:: WHAT THE EXERCISE ASKS ::
Copy out each line of the material below with no changes.

BEGIN AVAILABLE DATA

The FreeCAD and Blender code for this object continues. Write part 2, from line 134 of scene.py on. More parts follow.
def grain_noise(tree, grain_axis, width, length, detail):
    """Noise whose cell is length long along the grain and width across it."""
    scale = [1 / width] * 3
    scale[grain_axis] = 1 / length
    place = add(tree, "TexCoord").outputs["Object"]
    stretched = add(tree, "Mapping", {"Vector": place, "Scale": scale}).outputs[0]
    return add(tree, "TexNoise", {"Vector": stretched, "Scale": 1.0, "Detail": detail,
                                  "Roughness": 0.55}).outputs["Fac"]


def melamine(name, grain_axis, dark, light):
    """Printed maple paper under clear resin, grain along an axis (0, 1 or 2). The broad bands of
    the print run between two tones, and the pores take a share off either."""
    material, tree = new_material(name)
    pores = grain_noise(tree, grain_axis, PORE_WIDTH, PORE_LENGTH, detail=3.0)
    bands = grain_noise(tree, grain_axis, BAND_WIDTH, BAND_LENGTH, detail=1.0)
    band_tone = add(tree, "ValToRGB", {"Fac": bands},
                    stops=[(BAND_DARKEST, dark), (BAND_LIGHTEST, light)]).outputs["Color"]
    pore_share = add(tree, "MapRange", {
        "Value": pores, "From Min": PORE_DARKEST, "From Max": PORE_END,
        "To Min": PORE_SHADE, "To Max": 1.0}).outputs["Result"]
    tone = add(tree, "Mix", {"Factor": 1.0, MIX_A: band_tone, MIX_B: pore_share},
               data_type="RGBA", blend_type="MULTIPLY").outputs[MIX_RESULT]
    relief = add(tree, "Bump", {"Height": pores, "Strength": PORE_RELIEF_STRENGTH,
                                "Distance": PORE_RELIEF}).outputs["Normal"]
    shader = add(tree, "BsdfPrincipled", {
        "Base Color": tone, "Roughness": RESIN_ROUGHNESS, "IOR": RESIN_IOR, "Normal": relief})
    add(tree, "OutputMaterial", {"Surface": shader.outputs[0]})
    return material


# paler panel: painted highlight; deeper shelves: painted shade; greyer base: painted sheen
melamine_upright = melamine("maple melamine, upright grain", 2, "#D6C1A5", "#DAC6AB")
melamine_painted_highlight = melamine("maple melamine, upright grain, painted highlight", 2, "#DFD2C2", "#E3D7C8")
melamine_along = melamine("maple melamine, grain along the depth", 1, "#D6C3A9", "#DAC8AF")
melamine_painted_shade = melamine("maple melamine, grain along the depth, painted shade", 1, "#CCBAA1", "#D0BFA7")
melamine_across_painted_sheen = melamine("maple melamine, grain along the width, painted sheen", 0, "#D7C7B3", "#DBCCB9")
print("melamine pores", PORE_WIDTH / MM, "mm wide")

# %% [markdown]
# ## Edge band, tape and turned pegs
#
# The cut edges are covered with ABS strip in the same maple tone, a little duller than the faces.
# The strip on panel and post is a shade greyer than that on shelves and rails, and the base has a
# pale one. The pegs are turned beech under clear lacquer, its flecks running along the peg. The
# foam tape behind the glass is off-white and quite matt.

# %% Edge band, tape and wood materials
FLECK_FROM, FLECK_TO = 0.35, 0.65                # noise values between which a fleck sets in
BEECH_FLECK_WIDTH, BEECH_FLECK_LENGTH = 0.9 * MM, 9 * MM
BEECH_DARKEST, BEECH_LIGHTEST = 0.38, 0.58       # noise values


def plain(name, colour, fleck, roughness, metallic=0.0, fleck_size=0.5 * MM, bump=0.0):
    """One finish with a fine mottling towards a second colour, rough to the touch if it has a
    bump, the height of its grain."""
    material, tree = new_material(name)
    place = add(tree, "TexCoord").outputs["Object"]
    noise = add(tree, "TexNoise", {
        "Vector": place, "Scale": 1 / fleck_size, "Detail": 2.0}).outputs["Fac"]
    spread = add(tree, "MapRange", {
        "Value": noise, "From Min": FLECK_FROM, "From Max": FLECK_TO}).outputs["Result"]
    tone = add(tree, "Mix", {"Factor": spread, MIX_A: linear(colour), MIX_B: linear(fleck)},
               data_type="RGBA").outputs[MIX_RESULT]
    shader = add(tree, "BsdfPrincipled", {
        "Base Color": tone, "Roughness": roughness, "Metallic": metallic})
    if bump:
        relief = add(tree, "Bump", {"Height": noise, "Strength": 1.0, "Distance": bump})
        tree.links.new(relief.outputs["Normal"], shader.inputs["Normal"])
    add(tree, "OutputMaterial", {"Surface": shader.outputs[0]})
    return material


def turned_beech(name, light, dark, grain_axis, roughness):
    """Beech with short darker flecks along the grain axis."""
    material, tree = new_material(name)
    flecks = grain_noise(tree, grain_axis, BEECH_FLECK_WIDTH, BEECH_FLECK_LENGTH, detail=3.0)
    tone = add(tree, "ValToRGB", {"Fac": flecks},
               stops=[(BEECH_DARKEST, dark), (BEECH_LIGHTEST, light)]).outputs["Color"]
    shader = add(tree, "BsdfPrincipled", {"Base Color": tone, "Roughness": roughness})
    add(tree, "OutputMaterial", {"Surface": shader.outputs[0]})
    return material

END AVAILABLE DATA

:: SOLUTION FOR THIS PROBLEM ::
The FreeCAD and Blender code for this object continues. Write part 2, from line 134 of scene.py on. More parts follow.
def grain_noise(tree, grain_axis, width, length, detail):
    """Noise whose cell is length long along the grain and width across it."""
    scale = [1 / width] * 3
    scale[grain_axis] = 1 / length
    place = add(tree, "TexCoord").outputs["Object"]
    stretched = add(tree, "Mapping", {"Vector": place, "Scale": scale}).outputs[0]
    return add(tree, "TexNoise", {"Vector": stretched, "Scale": 1.0, "Detail": detail,
                                  "Roughness": 0.55}).outputs["Fac"]


def melamine(name, grain_axis, dark, light):
    """Printed maple paper under clear resin, grain along an axis (0, 1 or 2). The broad bands of
    the print run between two tones, and the pores take a share off either."""
    material, tree = new_material(name)
    pores = grain_noise(tree, grain_axis, PORE_WIDTH, PORE_LENGTH, detail=3.0)
    bands = grain_noise(tree, grain_axis, BAND_WIDTH, BAND_LENGTH, detail=1.0)
    band_tone = add(tree, "ValToRGB", {"Fac": bands},
                    stops=[(BAND_DARKEST, dark), (BAND_LIGHTEST, light)]).outputs["Color"]
    pore_share = add(tree, "MapRange", {
        "Value": pores, "From Min": PORE_DARKEST, "From Max": PORE_END,
        "To Min": PORE_SHADE, "To Max": 1.0}).outputs["Result"]
    tone = add(tree, "Mix", {"Factor": 1.0, MIX_A: band_tone, MIX_B: pore_share},
               data_type="RGBA", blend_type="MULTIPLY").outputs[MIX_RESULT]
    relief = add(tree, "Bump", {"Height": pores, "Strength": PORE_RELIEF_STRENGTH,
                                "Distance": PORE_RELIEF}).outputs["Normal"]
    shader = add(tree, "BsdfPrincipled", {
        "Base Color": tone, "Roughness": RESIN_ROUGHNESS, "IOR": RESIN_IOR, "Normal": relief})
    add(tree, "OutputMaterial", {"Surface": shader.outputs[0]})
    return material


# paler panel: painted highlight; deeper shelves: painted shade; greyer base: painted sheen
melamine_upright = melamine("maple melamine, upright grain", 2, "#D6C1A5", "#DAC6AB")
melamine_painted_highlight = melamine("maple melamine, upright grain, painted highlight", 2, "#DFD2C2", "#E3D7C8")
melamine_along = melamine("maple melamine, grain along the depth", 1, "#D6C3A9", "#DAC8AF")
melamine_painted_shade = melamine("maple melamine, grain along the depth, painted shade", 1, "#CCBAA1", "#D0BFA7")
melamine_across_painted_sheen = melamine("maple melamine, grain along the width, painted sheen", 0, "#D7C7B3", "#DBCCB9")
print("melamine pores", PORE_WIDTH / MM, "mm wide")

# %% [markdown]
# ## Edge band, tape and turned pegs
#
# The cut edges are covered with ABS strip in the same maple tone, a little duller than the faces.
# The strip on panel and post is a shade greyer than that on shelves and rails, and the base has a
# pale one. The pegs are turned beech under clear lacquer, its flecks running along the peg. The
# foam tape behind the glass is off-white and quite matt.

# %% Edge band, tape and wood materials
FLECK_FROM, FLECK_TO = 0.35, 0.65                # noise values between which a fleck sets in
BEECH_FLECK_WIDTH, BEECH_FLECK_LENGTH = 0.9 * MM, 9 * MM
BEECH_DARKEST, BEECH_LIGHTEST = 0.38, 0.58       # noise values


def plain(name, colour, fleck, roughness, metallic=0.0, fleck_size=0.5 * MM, bump=0.0):
    """One finish with a fine mottling towards a second colour, rough to the touch if it has a
    bump, the height of its grain."""
    material, tree = new_material(name)
    place = add(tree, "TexCoord").outputs["Object"]
    noise = add(tree, "TexNoise", {
        "Vector": place, "Scale": 1 / fleck_size, "Detail": 2.0}).outputs["Fac"]
    spread = add(tree, "MapRange", {
        "Value": noise, "From Min": FLECK_FROM, "From Max": FLECK_TO}).outputs["Result"]
    tone = add(tree, "Mix", {"Factor": spread, MIX_A: linear(colour), MIX_B: linear(fleck)},
               data_type="RGBA").outputs[MIX_RESULT]
    shader = add(tree, "BsdfPrincipled", {
        "Base Color": tone, "Roughness": roughness, "Metallic": metallic})
    if bump:
        relief = add(tree, "Bump", {"Height": noise, "Strength": 1.0, "Distance": bump})
        tree.links.new(relief.outputs["Normal"], shader.inputs["Normal"])
    add(tree, "OutputMaterial", {"Surface": shader.outputs[0]})
    return material


def turned_beech(name, light, dark, grain_axis, roughness):
    """Beech with short darker flecks along the grain axis."""
    material, tree = new_material(name)
    flecks = grain_noise(tree, grain_axis, BEECH_FLECK_WIDTH, BEECH_FLECK_LENGTH, detail=3.0)
    tone = add(tree, "ValToRGB", {"Fac": flecks},
               stops=[(BEECH_DARKEST, dark), (BEECH_LIGHTEST, light)]).outputs["Color"]
    shader = add(tree, "BsdfPrincipled", {"Base Color": tone, "Roughness": roughness})
    add(tree, "OutputMaterial", {"Surface": shader.outputs[0]})
    return material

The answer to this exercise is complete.